This post is on the China beat. It’s an argument about how American institutions—press, academic, entertainment, government, business—should respond to the China that has emerged under Xi Jinping. Including Xi Jinping’s recent decision effectively to ally his country with Russia, despite ongoing Russian atrocities in Ukraine.

(As a programming note, for the many readers who share my admiration for the late Eric Boehlert, and the sense of loss after his tragic accidental death last week: the next item in this space will be a number of Boehlert-inspired points on the media beat.)
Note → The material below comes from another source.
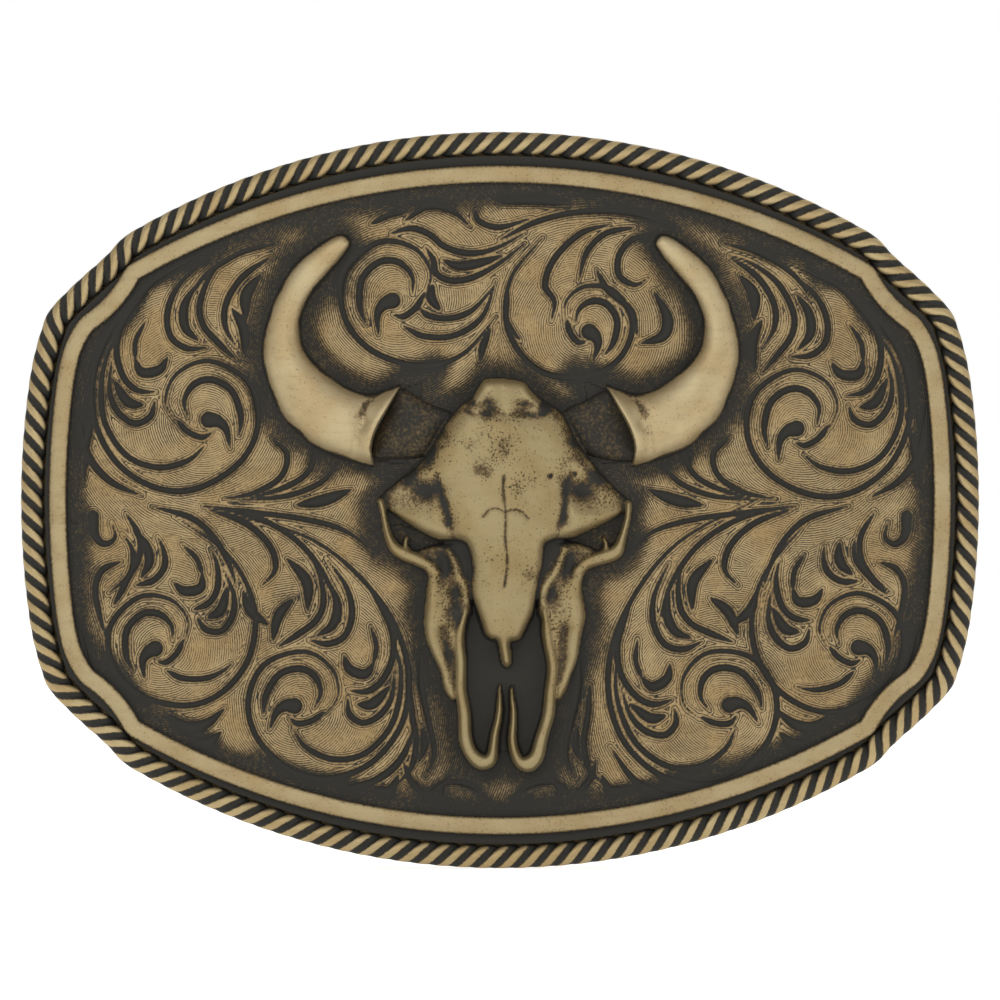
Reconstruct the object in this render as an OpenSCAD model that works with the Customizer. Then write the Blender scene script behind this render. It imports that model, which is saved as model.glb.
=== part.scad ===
// Western plaque belt buckle: a bowed, engraved face plate soldered to a base
// plate, with a rope-wire edge, a raised rail and a bison skull, and on the back
// a swinging wire bail for the belt and a hook stud for its holes.
// Units are millimetres. The face looks along -Y, +Z is up, and X is the width.

/* [Face] */
// Width of the buckle over the rope edge; the outline keeps its proportions
buckle_w = 92; // [84:1:100]
// Radius that the plates are bowed to, about an upright axis behind the buckle
bow_r = 200; // [160:5:320]
// Thickness of the engraved face plate
face_t = 1.6; // [1.2:0.1:2]
// Thickness of the base plate that carries the bail and the hook
base_t = 1.2; // [1:0.1:1.6]
// Diameter of the rope wire round the edge
rope_d = 2.3; // [2:0.1:2.4]
// Width of the raised rail
rail_w = 1.45; // [1.2:0.05:1.6]
// Height of the raised rail above the face plate
rail_h = 0.8; // [0.5:0.1:1.2]

/* [Skull] */
// Height of the skull's forehead above the face plate
skull_h = 4; // [3:0.25:5]
// Height of the cheek and jaw bones above the face plate
jaw_h = 2.4; // [1.6:0.2:2.8]
// Sideways place of the skull's middle on the plate
skull_x = 0.5; // [0:0.1:1]

/* [Bail] */
// Width of the belt that the bail takes
belt_w = 38; // [32:1:40]
// Diameter of the bail's wire
wire_d = 3; // [2.6:0.1:3.2]
// Distance from the pivot to the middle of the bail's far bar
bail_reach = 13; // [12:0.5:15]
// Distance of the pivot from the middle of the buckle
pivot_x = 20; // [18:0.5:22]
// Thickness of each lug
lug_t = 3; // [2.5:0.25:3.5]

/* [Hook] */
// Distance of the hook from the middle of the buckle
hook_x = 31; // [28:0.5:33]
// Diameter of the hook's shank, for a 5 mm hole in the belt
hook_d = 3.8; // [3.2:0.1:4.2]
// Length of the shank's straight part
shank_l = 5; // [4:0.5:6]
// Lean of the shank towards the bail, from square to the pad
hook_lean = 25; // [10:1:35]

/* [Hidden] */
$fn = 64;
bow_fn = 256;

// Quarter outlines from the top middle to the right-hand side: each row is a
// radius, negative where the outline is hollow, and the heading at its end.
rim_top = 35.27;
rim_arcs = [[70.2, 30.5], [4, 50], [-18, 40], [45, 47], [4, 70], [30, 82], [80.8, 90]];
rail_top = 31.18;
rail_arcs = [[70.6, 29.7], [0.9, 62], [-12.4, 34], [1.5, 52], [8.5, 76], [24, 83], [87.8, 90]];
arc_step = 3;
outline_scale = buckle_w / 92;

solder_gap = 0.03;
relief_root = 0.6;
rope_inset = rope_d / 2;
face_inset = rope_d + 0.05;
base_inset = 0.35;
rope_depth = face_t - rope_d / 2 - solder_gap;
rope_sides = 10;
back_depth = face_t + base_t;
slab = 40;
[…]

For the moment I direct your attention to Isaac Stone Fish, author of the new book America Second. Stone Fish is a “China hand” in his late 30s, who speaks Mandarin and lived in the country for seven years. Those years happened to overlap with the time my wife, Deb, and I were based there. He has worked as a correspondent and editor for Newsweek and Foreign Policy; he has written columns and reports for the Washington Post and countless other publications; and he now runs a consulting firm called Strategy Risks.

The subtitle of his new book distills the argument. It is How America’s Elites Are Making China Stronger. The book was published recently by Knopf. In it he contends … well, I’ll let you hear that from Stone Fish himself.

The clip above is a 40-minute discussion we had this past Friday—April 8, 2022. I think it is all worth listening to. If you’d like to read it, a full transcript is in an accompanying post, here. (Tech note: We recorded the discussion with the wonderful Zencastr software. It was then transcribed, with amazingly high accuracy, by Otter.ai, which I’ve described before, and which continues to improve. For instance, every proper name in this discussion, from Isaac Stone Fish himself to Michael Eisner to Zhu Rongji, was correctly parsed by Otter. On the other hand, it misspelled Annus Horribilis. So there is still room for growth.)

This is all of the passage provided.